Tom Hayden biography
Born on December 11, 1939, in Royal Oak, Michigan, Tom Hayden became known as a radical anti-war and civil rights activist in the 1960s. Following his marriage to actress Jane Fonda, he served a combined 18 years in the California State Assembly and State Senate. Hayden has since continued to write for major publications and advance his ideals as director of the Peace and Justice Resource Center.
Thomas Emmet Hayden was born to parents Tom and Genevieve on December 11, 1939, in Royal Oak, Michigan. He continued to live with his mom after his parents divorced when he was 10, though he remained close to his dad through regular fishing expeditions and trips to sporting events. Hayden began thinking about a career as a foreign correspondent while a student at Dondero High School, but became more interested in social reform after enrolling at the University of Michigan.
Social Activist and Political Career
A co-founder of Students for a Democratic Society in 1961, Hayden was jailed in Albany, Georgia, for attempting to desegregate a railway station. While incarcerated, he began drafting the famed Port Huron Statement, which introduced the concept of "participatory democracy" to a wider audience. Hayden later became president of SDS and helped form the Economic Research and Action Project to spur civil rights progress.
During the mid-1960s, Hayden worked with inner-city New Jersey residents as part of the Newark Community Union Project and began traveling to Hanoi, Vietnam. He was arrested for protesting at the 1968 Democratic Convention in Chicago, becoming one of the "Chicago Seven" defendants who were convicted for conspiracy to incite violence but later had their convictions overturned.
Wed briefly to fellow activist Sandra "Casey" Cason in his early 20s, Hayden found a bigger platform for his political energies through his marriage to actress-turned-activist Jane Fonda in 1973. In addition to producing such antiwar movies as Introduction to the Enemy, they sought to win over political converts by giving speeches throughout the country, and transformed their Santa Barbara ranch into an egalitarian children's camp.
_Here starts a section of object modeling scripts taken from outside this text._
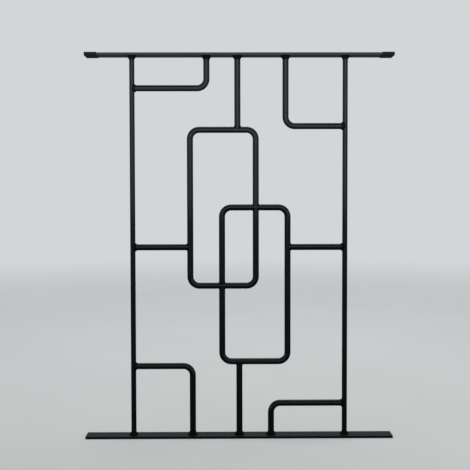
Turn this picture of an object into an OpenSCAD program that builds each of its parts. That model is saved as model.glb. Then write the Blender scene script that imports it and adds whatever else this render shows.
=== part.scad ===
// Window security bar: a welded steel grille of two flat bars, two uprights,
// two interlocked rings, short straight bars and four corner bends.
// +X is to the right seen from the front, +Y runs to the back, +Z is up.
// The origin is at the underside of the bottom flat, in the middle.

/* [Overall] */
// Height from the underside of the bottom flat to the top of the end caps
overall_h = 750; // [500:1:1200]

/* [Flat bars] */
// Length of the bottom flat bar
bottom_l = 600; // [480:1:1200]
// Length of the top flat bar, without its end caps
top_l = 594; // [480:1:1200]
// Shift of the top flat bar from the middle, to the right
top_shift = 1.5; // [-3:0.5:3]
// Depth of each flat bar, front to back
flat_d = 30; // [24:1:50]
// Thickness of each flat bar
flat_t = 5; // [3:0.5:10]

/* [End caps] */
// Wall of the caps on the ends of the top flat
cap_wall = 1; // [0.5:0.1:3]
// Thickness of the closed end of a cap
cap_end = 1.5; // [0.5:0.1:4]
// Length of flat bar that a cap covers
cap_reach = 22; // [10:1:40]

/* [Round bars] */
// Diameter of the rings, bends, links and centre bars
bar_d = 12; // [8:0.5:16]
// Diameter of the two uprights
upright_d = 10; // [8:0.5:16]
// Distance of each upright from the middle
upright_x = 207; // [170:1:280]
// Radius of every bend, on the bar's centre line
bend_r = 18; // [14:0.5:30]
// Distance that a branch bar's end stays from the axis of the bar it meets
cope_gap = 2; // [1:0.5:3]

/* [Rings] */
// Width of a ring between the centre lines of its sides
ring_w = 128; // [90:1:180]
// Height of the upper ring between the centre lines of its top and bottom
upper_ring_h = 304; // [200:1:400]
// Height of the lower ring between the centre lines of its top and bottom
lower_ring_h = 302; // [200:1:400]
// Shift of each ring from the middle, across
ring_dx = 31; // [20:1:45]
// Shift of each ring from the middle, up or down
ring_dz = 75; // [50:1:100]

/* [Short bars] */
// Position of the top centre bar, across
top_bar_x = -2.5; // [-20:0.5:20]
// Position of the bottom centre bar, across
bottom_bar_x = 0.5; // [-20:0.5:20]
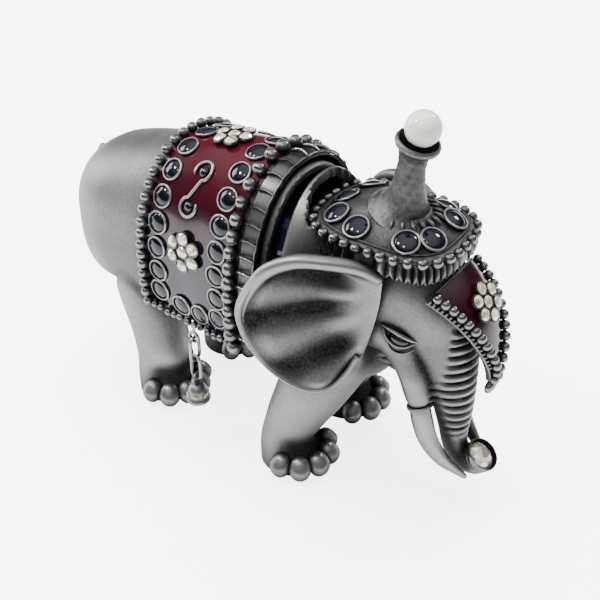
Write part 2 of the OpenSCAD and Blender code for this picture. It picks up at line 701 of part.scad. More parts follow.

Following an unsuccessful bid for the U.S. Senate in 1976, Hayden formed the Campaign for Economic Democracy and became chairman of the California SolarCal Council. He ran for public office again in 1982, and served in the California State Assembly for 10 years.
Hayden divorced Fonda in 1990 but married Canadian actress Barbara Williams shortly after being voted into the California State Senate in 1992. Despite helping to pass more than 100 measures during his time in office, tackling issues ranging from small-business tax relief to the reduction of gang and domestic violence, his political career stalled. Hayden fell short in his attempts to become governor of California in 1994 and mayor of Los Angeles in 1997, and failed to secure a spot on the Los Angeles City Council in 2001 after leaving the State Senate.
Having already published several books, including his 1988 autobiography, Reunion: A Memoir, Hayden focused more on writing in the new millennium with regular contributions to such publications as The New York Times, The Huffington Post and The Nation. He also became the director of the Peace and Justice Resource Center in Culver City, California, through which he continued to share liberal ideas and speak out against wars.